My personal opinion is that the Penn SSV is tough to beat for the price. Pair a SSV6500 with an Ugly Stik Tiger jigging rod, and you're equipped to battle a wide range of saltwater species.


----------



## uscmas412 (Feb 15, 2014)

Pompano PerdidoH said:


> What is the best all around offshore spinning fishing rod and reel, that can be used catching small snappers to big amberjacks?


Why does it need to be a spinning reel?


----------



## Boat-Dude (Sep 24, 2011)

*Shimano Saragosa SRG10000sw*


----------



## badonskybuccaneers (Aug 19, 2013)

So many have heard me talk about our "Twins"- how many can tell me what they are? But any of the Spinfisher V or Slammer 7500-8500 on a good 7' rod, like the Penn Bluewater Carnage make an excellent choice for drifting, jigging, or pitching!


----------



## MrFish (Aug 21, 2009)

A lot of different options. Personally, I'm a Shimano fan. Can't go wrong with a Saragosa or a Sustain. But you have a very broad spectrum of fish. Any spinner that can handle large AJ's is going to be overkill for small snapper. And any reel that would be fun for small snapper is going to be overpowered by large AJ's.


----------



## badonskybuccaneers (Aug 19, 2013)

MrFish said:


> A lot of different options. Personally, I'm a Shimano fan. Can't go wrong with a Saragosa or a Sustain. But you have a very broad spectrum of fish. Any spinner that can handle large AJ's is going to be overkill for small snapper. And any reel that would be fun for small snapper is going to be overpowered by large AJ's.

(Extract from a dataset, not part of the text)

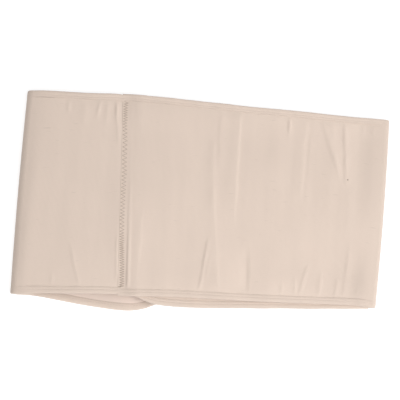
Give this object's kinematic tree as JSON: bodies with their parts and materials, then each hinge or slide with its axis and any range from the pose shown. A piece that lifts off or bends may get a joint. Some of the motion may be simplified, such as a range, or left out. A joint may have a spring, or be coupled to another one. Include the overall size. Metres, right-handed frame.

I totally agree- I would not use our Spinfishers for casting to smaller species- I have a few Quantum and Penn in the 5000 series for casting to smaller fish like schoolie mahi and Bonito. It's extremely difficult to try to take or use "one" combo for all your offshore needs effectively.
We typically take 4-6 conventional combos in a couple different sizes, and 2-4 spinner combos in different sizes when heading offshore- Then there are the "bait" rod/ reel combos! 
You just never know what you'll run across! Lol


----------



## Boat-Dude (Sep 24, 2011)

I am sure I will get criticized but I will say it anyway but when I am at the pier, I have lite tackle Shimano Saros 12# test for spanish, flounder and so on. I also have a Shimano Saragosa 18000F with 25# test for Kings, cobia, sharks and on. I find myself using the Saragosa most of the time because the lighter tackle can't pull the fish out from under the pier with out getting wrapped. This has always happened to me (Murphy law) I hook up a 3" LY on my spanish rod and then a 30+ king smacks it and gets spooled, so I always go back to the Saragosa. 

If I was going offshore and had to choose one reel I would choose a Saragosa 25000 with 50# braid and call it a day. Snapper, AJ's, Tuna, Dolphin........


----------